Potential Changes in the Tax Law
Significant changes in the tax law have been proposed in Congress and can be made effective at any time. There is some concern that new laws enacted early this year might be effective as of January 1, 2022 (making them retroactive). If new laws are effective later in the year, it will likely be important to take action before the effective date to protect your family’s wealth and preserve the integrity of your estate plan, so putting plans in place as soon as possible so that they can be implemented quickly is prudent. There also may be ways to address retroactive changes in the tax laws, if that should occur.
At this time, it is not possible to know or even predict precisely what changes may occur. However, listed below are some of the changes that have been proposed, and may be included in final legislation.
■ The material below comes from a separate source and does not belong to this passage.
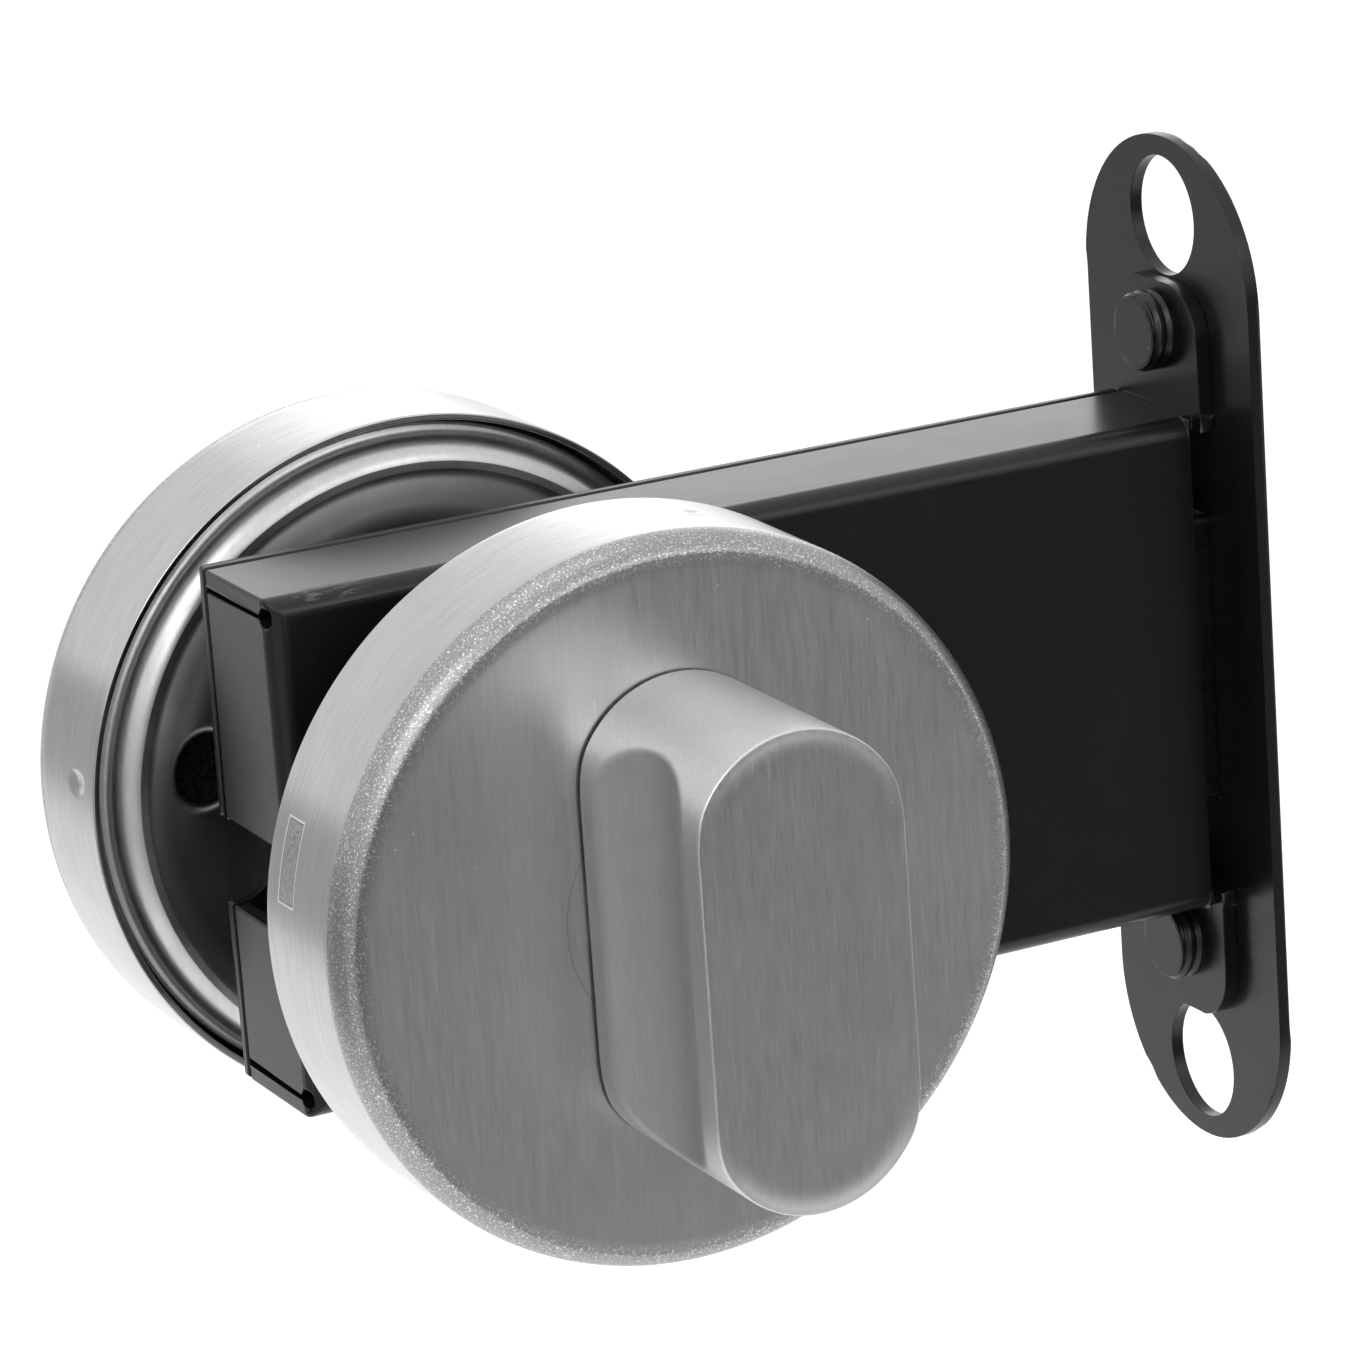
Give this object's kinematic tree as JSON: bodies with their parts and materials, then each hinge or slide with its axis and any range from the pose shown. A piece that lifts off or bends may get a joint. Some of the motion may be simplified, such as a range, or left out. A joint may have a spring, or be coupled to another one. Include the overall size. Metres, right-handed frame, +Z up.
{
  "type": "toilet indicator bolt",
  "caption": "Mortice deadbolt with a folded black case and forend, a scalloped thumb turn on a round rose, and a coin-slot release with an indicator window.",
  "frame": {"origin": "middle of the forend's outer face, halfway between its two fixing holes", "axes": "+X out of the door's edge, the way the bolt shoots; +Y through the door from the thumb turn to the release; +Z up"},
  "size_m": [0.083, 0.0762, 0.078],
  "materials": {
    "case_paint": "smooth semi-gloss black paint with a few specks and a worn corner",
    "satin_steel": "satin stainless steel, brushed along one direction on the faces and polished round the walls",
    "plate_steel": "pressed stainless steel with a bright rolled rim",
    "bright_steel": "bright ground steel",
    "plain_steel": "plain pressed steel",
    "dark_steel": "dark oiled spring steel",
    "nylon": "natural nylon",
    "indicator_enamel": "enamel in a green sector and a red sector",
    "clear_acrylic": "clear acrylic"
  },
  "bodies": {
    "lock": {"case_body": "case_paint", "case_cover": "case_paint", "cover_studs": "case_paint", "forend": "case_paint", "forend_screws": "case_paint", "guide_tube": "plain_steel", "detent_spring": "bright_steel", "front_rose_cover": "satin_steel", "front_rose_plate": "plate_steel", "front_bush": "nylon", "rear_rose_cover": "satin_steel", "rear_rose_plate": "plate_steel", "rear_bush": "nylon", "window_lens": "clear_acrylic"},
    "turn": {"thumb_turn": "satin_steel", "turn_washer": "nylon", "turn_circlip": "dark_steel", "turn_grub_screw": "dark_steel", "spindle": "bright_steel", "follower": "plain_steel", "crank_pin": "bright_steel", "release_boss": "satin_steel", "release_washer": "nylon", "release_circlip": "dark_steel", "release_grub_screw": "dark_steel", "indicator_disc": "indicator_enamel"},
    "bolt": {"bolt_head": "dark_steel", "bolt_tail": "plain_steel", "tail_rivets": "bright_steel"}
  },
  "joints": [
    {"name": "turn_hinge", "type": "hinge", "parent": "lock", "child": "turn", "pos_m": [-0.057, 0, -0.0016], "axis": [0, 1, 0], "range_deg": [0, 90]},
    {"name": "bolt_slide", "type": "slide", "parent": "lock", "child": "bolt", "axis": [1, 0, 0], "range_m": [0, 0.0135]}
  ],
  "couplings": [
    {"joint": "bolt_slide", "follows": "turn_hinge", "m_per_rad": 0.008553}
  ]
}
1. The tax law, as it stands today, provides that the current estate and gift tax exemptions, which are now over $12 million, will be cut in half beginning in 2026. However, many have long speculated that changes in the political structure in Washington, DC after the 2020 election may result in the reduction of the exemptions well before then. It seems this possibility is even more likely given the current need to generate revenue. This means that many more families may soon be subject to the federal estate tax.
2. For a number of years, the federal tax law has provided for a "step up" in the income tax basis of assets owned at death. This can be a valuable benefit to the families of those who die owning assets with very low basis, such as land that has undergone extensive development or stocks that have performed significantly well since the date of purchase, because it essentially eliminates the built-in gain at the time of death, allowing the family or other beneficiaries to later sell the asset without triggering a large amount of capital gains tax.
There have been many proposals to eliminate this step-up in basis at death, made by both Democrats and Republicans at various times, instead requiring those inheriting the property to take the same basis as the deceased owner, or alternatively, to pay tax on the built-in gain at the time of the owner's death. Although it may not be possible to address this issue through planning, we wanted you to be aware of the possibility, and will be happy to discuss how it might affect your family and your estate plan.
3. In addition, many estate planning arrangements that have the potential to shift growth in your assets out of your taxable estate may be eliminated or made less effective in the relatively near future. Proposals and suggestions from past Presidential administrations and Congressional terms could resurface, affecting estate planning techniques ranging from life insurance trusts to grantor retained annuity trusts (GRATs).
4. One proposal made in 2021 may have a significant impact on trusts created during lifetime. The change would cause property placed in irrevocable trusts that are “grantor trusts” under the income tax law to be subject to estate tax when the creator of the trust dies, which is currently not the case. While this proposal does not appear in the current proposed legislation that has been passed by the House of Representatives, it could resurface. If you have been considering placing property in trust, it may be critical to do so before the effective date of this tax law change.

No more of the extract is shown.